Behold the Wonderwerk cave in South Africa, yet another place on my travel bucket list and also an archaeological site giving evidence for one of the most important inventions humans ever came up with: cooking.
Ashes and bone fragments from Wonderwerk have been found from a million years ago, suggesting that our distant relatives, Homo Erectus, were using fire to cook their food at that time. This evidence goes along with the primatologist Richard Wangham’s thesis that cooking is responsible for enormous physiological changes to the human brain.
About 1.9 million years ago the evolutionary trajectory of hominins (our family of primates) underwent great transitions — our teeth and guts got smaller in proportion to our brains, which got exponentially larger. But brains are metabolically expensive and cost a lot of calories.

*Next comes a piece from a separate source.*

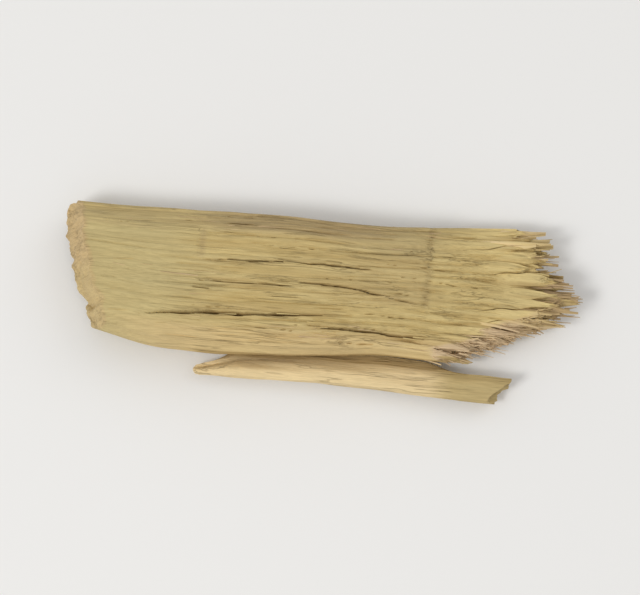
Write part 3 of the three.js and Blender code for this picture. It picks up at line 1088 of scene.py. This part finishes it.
def grain_group():
    """The pattern of split grain, for a place in millimetres with x along the fibres."""
    group = bpy.data.node_groups.new("Split grain", "ShaderNodeTree")
    group.interface.new_socket("Place", in_out="INPUT", socket_type="NodeSocketVector")
    for name in GRAIN_OUTPUTS:
        group.interface.new_socket(name, in_out="OUTPUT", socket_type="NodeSocketFloat")
    t = Tree(group)
    place = t.node("NodeGroupInput").outputs["Place"]
    drift = t.noise(t.stretched(place, 0.12, 0.45), detail=1.0)
    offset = t.maths("MULTIPLY", t.maths("SUBTRACT", drift, 0.5), 0.8)
    shift = t.node("ShaderNodeCombineXYZ", {1: offset, 2: offset}).outputs[0]
    place = t.vector_maths("ADD", place, shift)

    streak = t.noise(t.stretched(place, 0.1, 1.5), detail=5.0, roughness=0.62)
    tint = t.noise(t.stretched(place, 0.13, 0.42), detail=2.0)
    thread = t.noise(t.stretched(place, 0.07, 3.1), detail=3.0, roughness=0.55)
    off_thread = t.maths("ABSOLUTE", t.maths("SUBTRACT", thread, 0.5))
    broken = t.between(t.noise(t.stretched(place, 0.22, 1.1), detail=2.0), 0.45, 0.6)
    line = t.maths("MULTIPLY", t.between(off_thread, 0.004, 0.022, 1.0, 0.0), broken)
    cell_place = t.stretched(place, 0.3, 6.5)
    cells = t.node("ShaderNodeTexVoronoi", {"Vector": cell_place, "Scale": 1.0})
    chosen = t.node("ShaderNodeSeparateColor", {0: cells.outputs["Color"]}).outputs[0]
    dash = t.between(cells.outputs["Distance"], 0.1, 0.24, 1.0, 0.0)
    vessel = t.maths("MULTIPLY", dash, t.between(chosen, 0.45, 0.6))
    fibre = t.noise(t.stretched(place, 0.7, 17.0), detail=3.0, roughness=0.6)
    shear = t.noise(t.vector_maths("MULTIPLY", place, (0.5, 6.0, 0.9)), detail=3.0, roughness=0.6)
    outputs = (streak, tint, line, vessel, fibre, shear)
    t.node("NodeGroupOutput", dict(zip(GRAIN_OUTPUTS, outputs)))
    return group


def grain_pattern(t, group):
    """The place in millimetres, and the grain there."""
    metres = t.node("ShaderNodeTexCoord").outputs["Object"]
    place = t.node("ShaderNodeVectorMath", {0: metres, "Scale": 1 / MM}, operation="SCALE").outputs[0]
    return place, t.node("ShaderNodeGroup", {"Place": place}, node_tree=group).outputs


def new_material(name):
    material = bpy.data.materials.new(name)
    material.use_nodes = True
    material.node_tree.nodes.clear()
    return material, Tree(material.node_tree)


def finish_material(t, colour, roughness, height, depth):
    """The shader itself: dry wood with its fibres as a fine bump, as deep as depth millimetres."""
    bump = t.node("ShaderNodeBump", {"Strength": 1.0, "Distance": depth * MM, "Height": height})
    shader_inputs = {
        "Base Color": colour,
        "Roughness": roughness,
        "Specular IOR Level": 0.3,
        "Normal": bump.outputs[0],
    }
    shader = t.node("ShaderNodeBsdfPrincipled", shader_inputs)
    t.node("ShaderNodeOutputMaterial", {"Surface": shader.outputs[0]})


def wood_material(colours, group):
    """The chip's own finish: straw wood, paler where it is torn, with painted shade browning its cracks and
    gaps.
    """
    material, t = new_material("Pale split wood")
    _, pattern = grain_pattern(t, group)
    marks = {name: t.mark(name) for name in (*MARK_STRENGTHS, "crevice")}
    sheared, crevice = marks["sheared"], marks["crevice"]

    colour = t.mix(t.between(pattern["Streak"], 0.3, 0.7), colours["dark"], colours["light"])
    colour = t.mix(t.between(pattern["Tint"], 0.4, 0.65, 0.0, 0.45), colour, colours["grey"])
    for name, strength in MARK_STRENGTHS.items():
        colour = t.mix(t.maths("MULTIPLY", marks[name], strength), colour, colours[name])
    dragged = t.maths("MULTIPLY", sheared, t.between(pattern["Shear"], 0.45, 0.62, 0.0, 0.5))
    colour = t.mix(dragged, colour, colours["weathered"])
    fine = t.between(pattern["Fibre"], 0.3, 0.7, 0.9, 1.09)
    shade = t.node("ShaderNodeCombineColor", {0: fine, 1: fine, 2: fine}).outputs[0]
    colour = t.mix(1.0, colour, shade, "MULTIPLY")
    clear = t.maths("SUBTRACT", 1.0, t.maths("MULTIPLY", marks["bleached"], BLEACHED_CLEARNESS))
    vessel = t.maths("MULTIPLY", pattern["Vessel"], clear)
    line = t.maths("MULTIPLY", pattern["Line"], clear)
    for pores, strength in ((vessel, VESSEL_STRENGTH), (line, LINE_STRENGTH)):
        colour = t.mix(t.maths("MULTIPLY", pores, strength), colour, colours["vessel"])
    # Painted shade: brown in the cracks and gaps, darkest at their foot.
    colour = t.mix(t.between(crevice, 0.0, 0.4, 0.0, 0.72), colour, colours["crevice"])
    colour = t.mix(t.between(crevice, 0.55, 1.0, 0.0, 0.55), colour, colours["deep"])

    height = t.maths("ADD", pattern["Fibre"], t.maths("MULTIPLY", pattern["Streak"], 0.8))
    height = t.maths("SUBTRACT", height, t.maths("MULTIPLY", line, 0.9))
    height = t.maths("SUBTRACT", height, t.maths("MULTIPLY", vessel, 0.7))
    height = t.maths("ADD", height, t.maths("MULTIPLY", t.maths("MULTIPLY", pattern["Shear"], sheared), 1.5))
    roughness = t.between(pattern["Fibre"], 0.2, 0.8, 0.85, 0.65)
    finish_material(t, colour, roughness, height, WOOD_BUMP)
    return material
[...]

Also around this time, we were needing our bigger human brains ever more, because we were increasingly dependent on being sociable (sociability=big brains). In fact, human infants must transition away from a purely breastfed diet much earlier than other primates do relative to their lifespans. After a year, we need to have our diets supplemented with other foods in order to keep up our brain development. And human infants and babies can’t feed themselves — we need a whole social network of mothers and relatives and friends to make this feeding possible. So much social coordination requires big brains.
Back to cooking — turns out, cooking food is a great way to be efficient with calories. Cooking denatures proteins and gelatinizes starches, and this makes the calories in food easier to metabolize. Cooking of course also kills pathogens, and many foods can only be eaten after they have been cooked, so that went hand in hand with greater caloric availability.
In this way, the cultural revolution of the invention of cooking might have gone hand-in-hand with the physical evolution of the enlargement of the human brain.
Source(s): _New Scientist_ “Every human culture includes cooking – this is how it began,” Graham Lawton, Nov 2016, citing work by Richard Wrangham. _Ancient Bodies, Modern Lives_, Oxford UP, 2010, p 151, Wenda Trevathan, citing work by Gail Kennedy.